Brazil issued a new warrant for Fuminho’s arrest in 2018 after he was connected to the assassinations of PCC leaders Rogério Jeremias de Simone, alias “Gegê do Mangue,” and Fabiano Alves de Souza, alias “Paca,” who had allegedly been embezzling gang profits.

Fuminho was most likely based in Bolivia until the fall of the Evo Morales government in October 2019, when he seems to have lost many business partners there and decided to flee, Brazilian official sources told InSight Crime. He was reportedly traveling in Mozambique using a false Bolivian passport, according to O Estado de São Paulo. The PCC is known to outsource document forgeries to its African partners.

InSight Crime Analysis

While Fuminho’s arrest is a public relations victory for Brazilian authorities, it will probably do little to alter the country’s drug trafficking landscape. It’s not even clear if Fuminho is a full-fledged member of the PCC.

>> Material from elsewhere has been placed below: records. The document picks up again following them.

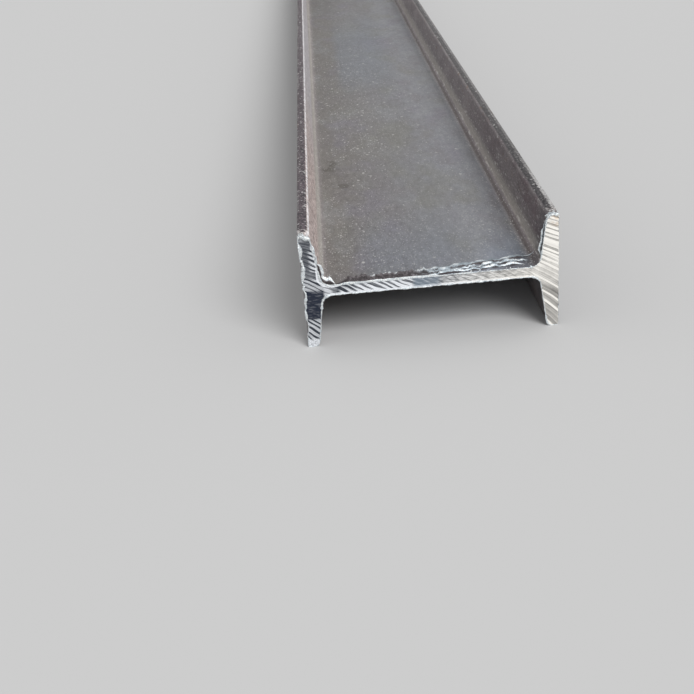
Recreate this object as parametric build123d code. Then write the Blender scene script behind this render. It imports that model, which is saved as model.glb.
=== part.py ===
from build123d import *
import os

# A hot-rolled steel I-beam with tapered flanges: one bar of stock, sawn square at both ends.
# Millimetres, +Z up. X runs across the web, from flange to flange, and Y along the bar. The beam lies
# on its side, web level, on the lower toes of both flanges. The origin is on the floor, under its middle.

# Driving sizes of the section
section_depth = 140.0  # over the two flanges
flange_width = 66.0
web_thickness = 5.7
flange_thickness = 8.6  # midway between the toe and the middle of the flange
flange_slope = 0.14  # how fast the inner face of a flange thickens towards the web
root_radius = 5.7  # hollow between web and flange
toe_radius = 3.4  # inner corner of each toe
heel_radius = 1.2  # outer corner of each toe

# Length of the bar
beam_length = 6000.0

half_depth = section_depth / 2
half_width = flange_width / 2
half_web = web_thickness / 2


def inner_face(height):
    """Where the inner face of a flange is, at a height above the middle of the web."""
    return half_depth - flange_thickness - flange_slope * (half_width / 2 - height)


def quarter_outline():
    """The upper right quarter of the section, with its corners still sharp."""
    return Polyline(
        (0, 0),
        (half_depth, 0),
        (half_depth, half_width),
        (inner_face(half_width), half_width),
        (inner_face(half_web), half_web),
        (0, half_web),
        close=True,
    )


def rolled_section():
    """The whole section: four like quarters, then the rounds that the rolls leave."""
    quarter = make_face(quarter_outline())
    half = quarter + mirror(quarter, about=Plane.YZ)
    section = half + mirror(half, about=Plane.XZ)

    def corners(across, up):
        return section.vertices().filter_by(
            lambda v: abs(abs(v.X) - across) < 0.001 and abs(abs(v.Y) - up) < 0.001
        )

    section = fillet(corners(inner_face(half_web), half_web), root_radius)
    section = fillet(corners(inner_face(half_width), half_width), toe_radius)
    return fillet(corners(half_depth, half_width), heel_radius)


def i_beam():
    """The bar: the section drawn upright across Y and run out both ways from mid-length."""
    upright = Plane.XZ * rolled_section()
    bar = extrude(upright, beam_length / 2, both=True)
    return Pos(0, 0, half_width) * bar


os.makedirs("parts", exist_ok=True)
export_step(i_beam(), "parts/i_beam.step")
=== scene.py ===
import math

import bpy
import numpy as np
from mathutils import Matrix, Vector
from mathutils.geometry import delaunay_2d_cdt


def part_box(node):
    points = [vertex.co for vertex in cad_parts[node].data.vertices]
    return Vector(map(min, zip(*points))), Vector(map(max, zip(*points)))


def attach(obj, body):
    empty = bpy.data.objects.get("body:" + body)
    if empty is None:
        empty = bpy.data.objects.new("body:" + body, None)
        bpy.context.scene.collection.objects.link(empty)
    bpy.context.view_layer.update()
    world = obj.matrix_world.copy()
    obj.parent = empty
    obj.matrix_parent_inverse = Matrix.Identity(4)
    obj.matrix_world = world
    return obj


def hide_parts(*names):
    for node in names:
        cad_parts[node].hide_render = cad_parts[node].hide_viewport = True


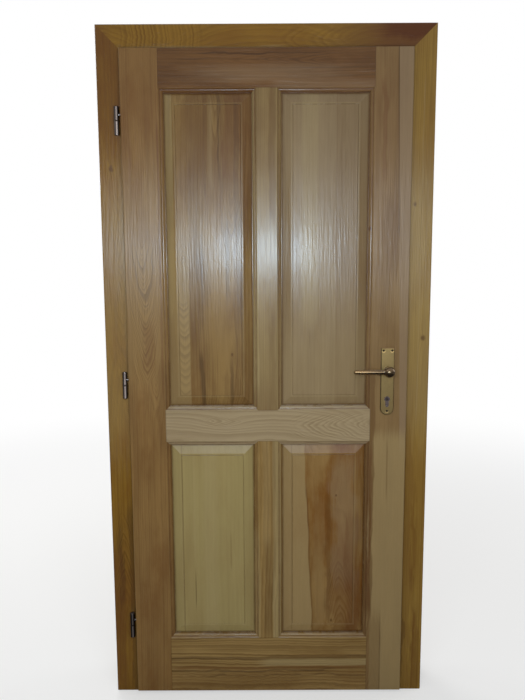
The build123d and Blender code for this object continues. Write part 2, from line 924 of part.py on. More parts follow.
# Hinges: the upper half is screwed to the leaf, the lower half and the pin to the frame
half_length = (hinge_length - hinge_seam) / 2
barrel_radius = hinge_barrel_diameter / 2
pin_radius = hinge_pin_diameter / 2
pin_half = hinge_pin_length / 2
for place, seam_z in hinge_heights.items():
    with BuildPart() as leaf_knuckle:
        rod((barrel_x, barrel_y, seam_z + hinge_seam / 2), (0, 0, 1), barrel_radius, half_length)
        fillet(leaf_knuckle.edges().group_by(Axis.Z)[-1], hinge_end_round)
        rod(
            (barrel_x, barrel_y, seam_z + hinge_stud_offset),
            (1, 0, 0),
            hinge_stud_diameter / 2,
            hinge_axis_offset + hinge_stud_in_leaf,
        )
        rod(
            (barrel_x, barrel_y, seam_z + hinge_seam / 2),
            (0, 0, 1),
            pin_radius + pin_play,
            pin_half + pin_end_gap,
            mode=Mode.SUBTRACT,
        )
    leaf_knuckle.part.label = f"leaf_knuckle_{place}"
    export_step(leaf_knuckle.part, f"parts/leaf_knuckle_{place}.step")

    with BuildPart() as frame_knuckle:
        rod((barrel_x, barrel_y, seam_z - hinge_seam / 2), (0, 0, -1), barrel_radius, half_length)
        fillet(frame_knuckle.edges().group_by(Axis.Z)[0], hinge_end_round)
        rod(
            (barrel_x, barrel_y, seam_z - hinge_stud_offset),
            (0, 1, 0),
            hinge_stud_diameter / 2,
            casing_front_y - barrel_y + hinge_stud_in_frame,
        )
        rod(
            (barrel_x, barrel_y, seam_z - hinge_seam / 2),
            (0, 0, -1),
            pin_radius + press_clearance,
            pin_half,
            mode=Mode.SUBTRACT,
        )
    frame_knuckle.part.label = f"frame_knuckle_{place}"
    export_step(frame_knuckle.part, f"parts/frame_knuckle_{place}.step")

with BuildPart() as hinge_pins:
    for seam_z in hinge_heights.values():
        rod((barrel_x, barrel_y, seam_z - pin_half), (0, 0, 1), pin_radius, hinge_pin_length)
hinge_pins.part.label = "hinge_pins"
export_step(hinge_pins.part, "parts/hinge_pins.step")

with BuildPart() as hinge_washers:
    for seam_z in hinge_heights.values():
        washer_base = (barrel_x, barrel_y, seam_z - hinge_seam / 2)
        rod(washer_base, (0, 0, 1), barrel_radius, hinge_washer_thickness)
        rod(
            washer_base,
            (0, 0, 1),
            pin_radius + pin_play,
            hinge_washer_thickness,
            mode=Mode.SUBTRACT,
        )
hinge_washers.part.label = "hinge_washers"
export_step(hinge_washers.part, "parts/hinge_washers.step")

# Mortise lock
case_front_inner_x = case_front_x - case_wall
case_back_inner_x = case_back_x + case_wall


def bolt_slots(x0, x1):
    """The slots for both bolts in the case and the forend."""
    for z in (handle_height, deadbolt_z):
        block(
            x0,
            x1,
            lock_y - bolt_slot_y,
            lock_y + bolt_slot_y,
            z - bolt_slot_half,
            z + bolt_slot_half,
            mode=Mode.SUBTRACT,
        )


def case_openings(y0, y1):
    """The holes for the follower and the cylinder in one wall of the case."""
    rod(
        (spindle_x, y0, handle_height),
        (0, 1, 0),
        follower_journal_radius,
        y1 - y0,
        mode=Mode.SUBTRACT,
    )
    keyhole(y0, y1, cylinder_clearance, Mode.SUBTRACT)


case_posts = (
    (guide_post_x, deadbolt_z, guide_post_radius),
    (spring_post[0], spring_post[1], spring_post_radius),
)
with BuildPart() as lock_case:
    block(
        case_back_x,
        case_front_x,
        lock_y - case_inner_half,
        lock_y + case_half,
        case_low_z,
        case_high_z,
    )
    block(
        case_back_inner_x,
        case_front_inner_x,
        lock_y - case_inner_half,
        lock_y + case_inner_half,
        case_low_z + case_wall,
        case_high_z - case_wall,
        mode=Mode.SUBTRACT,
    )
    for x, z, radius in case_posts:
        rod((x, lock_y + case_inner_half, z), (0, -1, 0), radius, 2 * case_inner_half)
        rod((x, lock_y - case_inner_half, z), (0, -1, 0), radius - case_wall / 2, case_wall)
    case_openings(lock_y + case_inner_half, lock_y + case_half)
    bolt_slots(case_front_inner_x, case_front_x)
    cylinder_fixing(screw_clearance, Mode.SUBTRACT)
lock_case.part.label = "lock_case"
export_step(lock_case.part, "parts/lock_case.step")

with BuildPart() as lock_cover:
    block(
        case_back_x,
        case_front_x,
        lock_y - case_half,
        lock_y - case_inner_half,
        case_low_z,
        case_high_z,
    )
    case_openings(lock_y - case_half, lock_y - case_inner_half)
    for x, z, radius in case_posts:
        rod(
            (x, lock_y - case_inner_half, z),
            (0, -1, 0),
            radius - case_wall / 2 + press_clearance,
            case_wall,
            mode=Mode.SUBTRACT,
        )
lock_cover.part.label = "lock_cover"
export_step(lock_cover.part, "parts/lock_cover.step")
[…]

While he has been widely reported as a high-ranking lieutenant of the PCC and even a second in command, there is no consensus in Brazilian intelligence services regarding his status in the organization. The PCC often keeps its leaders off its internal books to keep their identities hidden, which could help explain the confusion.

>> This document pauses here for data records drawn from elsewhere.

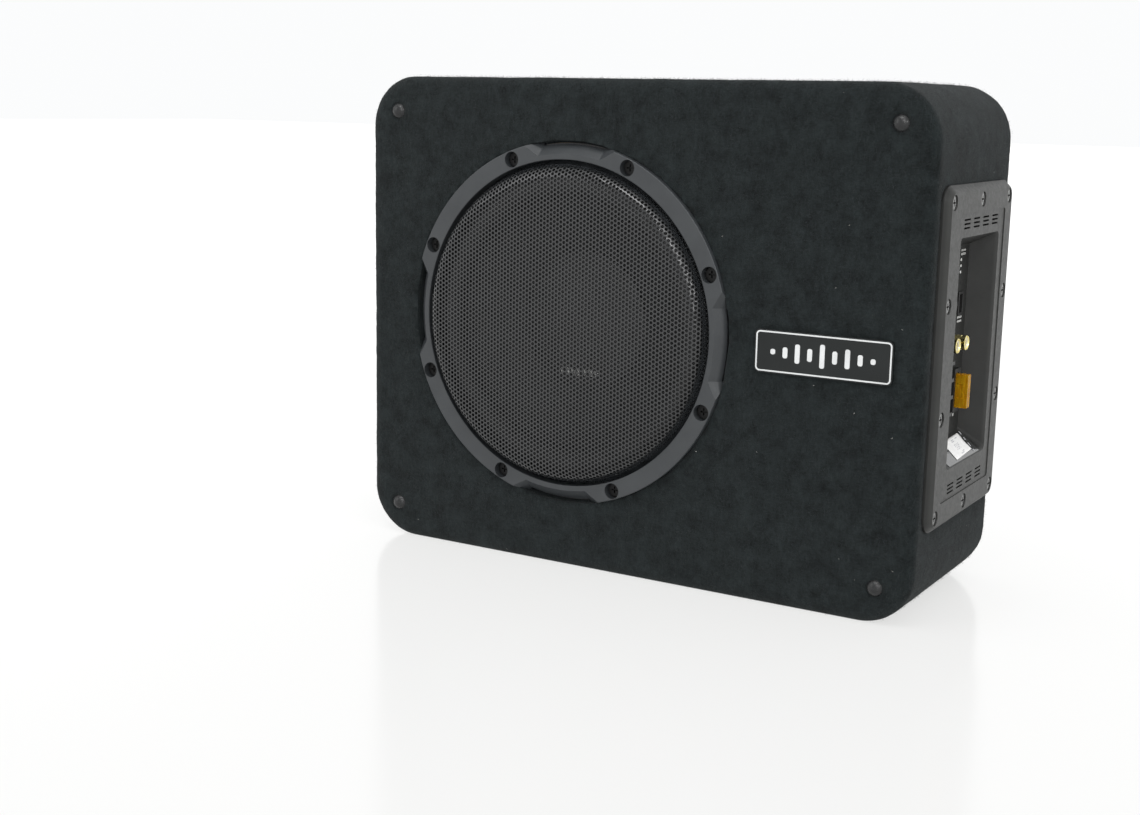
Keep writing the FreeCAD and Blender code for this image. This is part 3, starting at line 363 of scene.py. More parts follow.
FELT = felt_finish("felt", (0.0018, 0.0031, 0.0033), (0.0180, 0.0238, 0.0248))
FUZZ = plain_finish("felt_fuzz", (0.008, 0.010, 0.0105), (0.040, 0.046, 0.048), rough=0.9,
                    sheen=0.2, specular=0.2)
LINT = plain_finish("lint", (0.35, 0.34, 0.32), (0.75, 0.74, 0.72), rough=0.9, specular=0.2)
# the grille metal carries painted light: it grows lighter towards its side wall, deeper in the
# dish
MESH_METAL = plain_finish("grille_metal", (0.0055, 0.006, 0.0065), (0.010, 0.011, 0.012),
                          rough=0.24, swing=0.06, grain=1800.0, coat=0.5, fade=WALL_PAINTED_LIGHT)
RING_PLASTIC = moulded_finish("ring_plastic", (0.030, 0.033, 0.036), (0.041, 0.045, 0.048), 0.36)
# the panel plastic carries painted shade: it is darker inside the recessed tray, below the
# panel's face
PANEL_PLASTIC = moulded_finish("panel_plastic", (0.028, 0.0287, 0.0272), (0.038, 0.0386, 0.0368),
                               0.42, specular=0.26, fade=TRAY_PAINTED_SHADE)
BLACK_PLASTIC = moulded_finish("black_plastic", (0.006, 0.0065, 0.007), (0.012, 0.0125, 0.013),
                               0.27)
GOLD = plain_finish("gold_plate", (0.72, 0.61, 0.24), (0.92, 0.81, 0.38), rough=0.13, swing=0.06,
                    grain=600.0, bump=0.04, metal=1.0)
NICKEL = plain_finish("nickel_screw", (0.05, 0.05, 0.049), (0.15, 0.15, 0.147), rough=0.13,
                      swing=0.08, grain=900.0, bump=0.06, metal=1.0)
AMBER = plain_finish("fuse_amber", (0.52, 0.17, 0.003), (0.90, 0.56, 0.02), rough=0.14,
                     swing=0.05, patch=320.0, grain=300.0, bump=0.03, clear=0.6, specular=0.2,
                     ior=1.12, stretch=(1, 1, 0.3))
PRINT = plain_finish("white_print", (0.62, 0.62, 0.60), (0.78, 0.78, 0.76), rough=0.5)
PRINT_GREY = plain_finish("grey_print", (0.46, 0.46, 0.48), (0.58, 0.58, 0.60), rough=0.5)

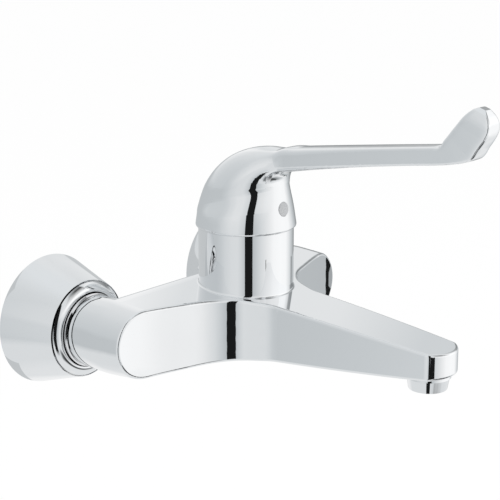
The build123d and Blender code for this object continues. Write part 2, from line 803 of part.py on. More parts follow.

But several Brazilian sources told InSight Crime Fuminho was more of a close friend to Marcola than an “irmão,” or “brother,” as members are called. In either case, he was an important ally, securing cocaine from Bolivia through his own network, helping to shore up drug trafficking routes into Paraguay and helping resolve internal disputes.

Still, the PCC has done a good job of rebounding from the loss of key associates in the past. The deaths of Gegê do Mangue and Paca in 2018, for example, had no noticeable effect on the group’s drug trafficking activity in Brazil or abroad, experts on the PCC told InSight Crime. And before that, the arrest of Elton Leonel Rumich da Silva, alias “Galán,” who helped Fuminho transport Bolivian arms and cocaine, also had little visible impact.

For his part, Marcola has been moved between numerous isolated cells in the Brazilian prison system since the early 2000s, but this does not appear to have significantly weakened his grip on power. The gang is used to working remotely across a vast horizontal network of constantly changing lieutenants — a system that has contributed to its rapid rise across Brazil and into neighboring Paraguay, and facilitated high-level drug trafficking contacts in the United States and Europe.

SEE ALSO: São Paulo, Paraguay and Beyond: The PCC’s Growing Power

Brazilian authorities have made headline-grabbing arrests of figures who were tasked with smuggling cocaine out of the country and on to far reaches of the world. But they either continued to work from inside prison, like Marcola and the vast majority of PCC leadership, or they were replaced.

Fuminho’s case looks to fit this pattern. He is believed to have relied on an expansive criminal network in Bolivia’s Chapare and the smugglers working around Paraguay’s Tri-Border area to transport arms and drugs into Brazil. The Bolivian network enjoys police protection, crime experts told InSight Crime, and face no threat of disbanding as a result of Fuminho’s arrest.

Fuminho will most likely continue to operate from prison or someone will take over the trafficking of drugs and arms that he oversaw. For the PCC, business is unlikely to change much.

*InSight Crime Co-director Steven Dudley assisted on the reporting.